If our words are to be constructive and life-giving, what we really need are hearts that have been changed by the power of the Holy Spirit. We can’t do this ourselves. We need God to do it for us as an act of grace. That is why King David’s prayer from Psalm 51:10, asking God to create clean hearts in us, becomes such an important prayer for all of God’s people. When God’s Holy Spirit cleans our hearts out, removing everything that is hurtful, deceitful and destructive, then our words will stop being hurtful, deceitful and destructive. When God gives us hearts that are good, true and full of the life of Christ, then our words will also be good, true and life-giving.

God gives us the Holy Spirit through his word. God speaks two kinds of words to us: words of law which show us that we are a long way from the people he wants us to be, like he does here in James 3, but also words of grace which speak the love, mercy and life of Christ to us. When God speaks the good news to us, God promises us new hearts which beat with the life of Christ and are in synch with his compassion, mercy and love. When we hear words of forgiveness and new life through the death and resurrection of Jesus, then the Holy Spirit works on our heart to make them new. From these, new hearts come the words of forgiveness, love and life that we are able to speak into the lives of others.
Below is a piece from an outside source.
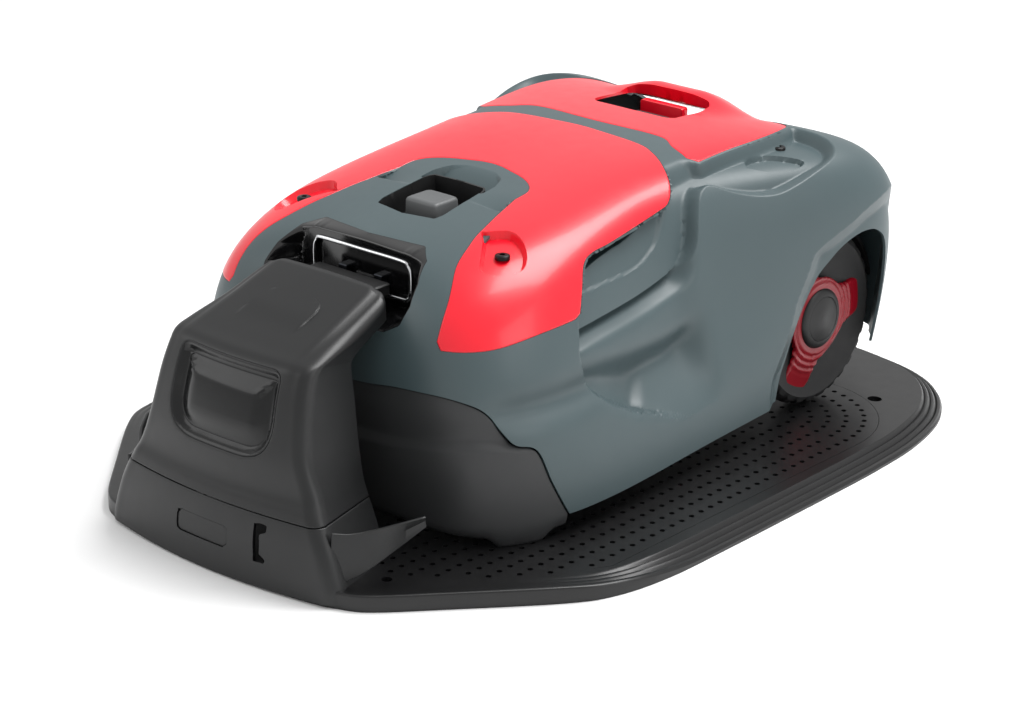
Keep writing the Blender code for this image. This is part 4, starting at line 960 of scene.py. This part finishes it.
def make_buttons():
    """The ribbed catch and the red stop bar in the handle's bay."""
    low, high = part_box("release_catch")

    def catch(bm):
        half, narrow, top, shoulder = BUTTON_HALF, 0.0240, CATCH_TOP, 0.305
        outline = rounded(((-half, low.z, 0.001), (half, low.z, 0.001), (half, shoulder, 0.004),
                           (narrow, top, 0.005), (-narrow, top, 0.005), (-half, shoulder, 0.004)), 4)
        put_prism(bm, outline, 0.2150, high.y - 0.0005, "Y")
        for k in range(7):
            left, right = -0.0165 + 0.0055 * k - RIB_HALF, -0.0165 + 0.0055 * k + RIB_HALF
            rib = ((left, 0.284), (right, 0.284), (right, 0.3100), (left, 0.3100))
            put_prism(bm, rib, 0.2112, 0.2160, "Y")
    solid("release_catch_grip", catch, CHASSIS_GREY, "release_catch", ("release_catch",),
          bevel=0.0009)
    low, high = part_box("stop_bar")

    def bar(bm):
        half, top = BUTTON_HALF, BAR_TOP
        outline = rounded(((-half, low.z, 0.001), (half, low.z, 0.001), (half, top, 0.003),
                           (-half, top, 0.003)), 4)
        put_prism(bm, outline, low.y, high.y, "Y")
    solid("stop_bar_cap", bar, RED, "stop_bar", ("stop_bar",), bevel=0.0012)


def make_liners():
    """The dark inner arches round the drive wheels."""
    for name, side in SIDES:
        low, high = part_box(f"wheel_rim_{name}")
        y, z = (low.y + high.y) / 2, (low.z + high.z) / 2

        def build(bm, side=side, y=y, z=z):
            angles = [math.radians(160 - 148 * step / 48) for step in range(49)]
            outline = [(y + LINER_OUTER * math.cos(a), z + LINER_OUTER * math.sin(a)) for a in angles]
            outline += [(y + LINER_INNER * math.cos(a), z + LINER_INNER * math.sin(a)) for a in reversed(angles)]
            put_prism(bm, outline, *sorted(side * x for x in LINER_X), axis="X")
        solid(f"wheel_liner_{name}_arch", build, DEEP_BLACK, "hood", (f"wheel_liner_{name}",))


def make_screws():
    """Round screws with a hexagon socket, each on its float post."""
    for end in ("front", "rear"):
        for name, side in SIDES:
            node = f"hood_screw_{end}_{name}"
            low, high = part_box(node)
            x, y = (low.x + high.x) / 2, (low.y + high.y) / 2
            top = high.z - SCREW_SUNK[end]

            def build(bm, x=x, y=y, low=low, top=top):
                sections = []
                levels = ((low.z, 0.0028, ROUND), (top - 0.0050, 0.0028, ROUND), (top - 0.0048, 0.0078, ROUND),
                          (top - 0.0014, 0.0078, ROUND), (top - 0.0004, 0.0070, ROUND), (top, 0.0056, ROUND),
                          (top, 0.0034, HEXAGON), (top - 0.0026, 0.0034, HEXAGON))
                for z, radius, sides in levels:
                    ring = []
                    for k in range(48):
                        angle = 2 * math.pi * k / 48
                        reach = radius
                        if sides == HEXAGON:
                            within = (angle + math.pi / 6) % (math.pi / 3) - math.pi / 6
                            reach = radius * math.cos(math.pi / 6) / math.cos(within)
                        ring.append((x + reach * math.cos(angle), y + reach * math.sin(angle), z))
                    sections.append(ring)
                put(bm, *sweep(sections))
            solid(f"hood_screw_{end}_{name}_head", build, SCREW_BLACK, "hood", (node,), sharp=40)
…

As James says, we might not be able to control our tongues, but when God gives us new hearts by the power of his Spirit for the sake of Jesus, then good and live-giving words will flow from our hearts into the lives of others.

I haven’t been able to get the excess toothpaste back into the tube yet, so I hope what comes out will be good for those who will be cleaning their teeth with it. In the same way, my hope and prayer is that the words which come out of our mouths, the things we say to and about each other, will be constructive and life-giving as we defend each other, speak well of each other, and explain each other’s actions in the kindest possible ways.

We might not be able to control our tongues, but when God gives us new and good hearts through Jesus by the power of his Holy Spirit, then the words which come out of us will be good as well.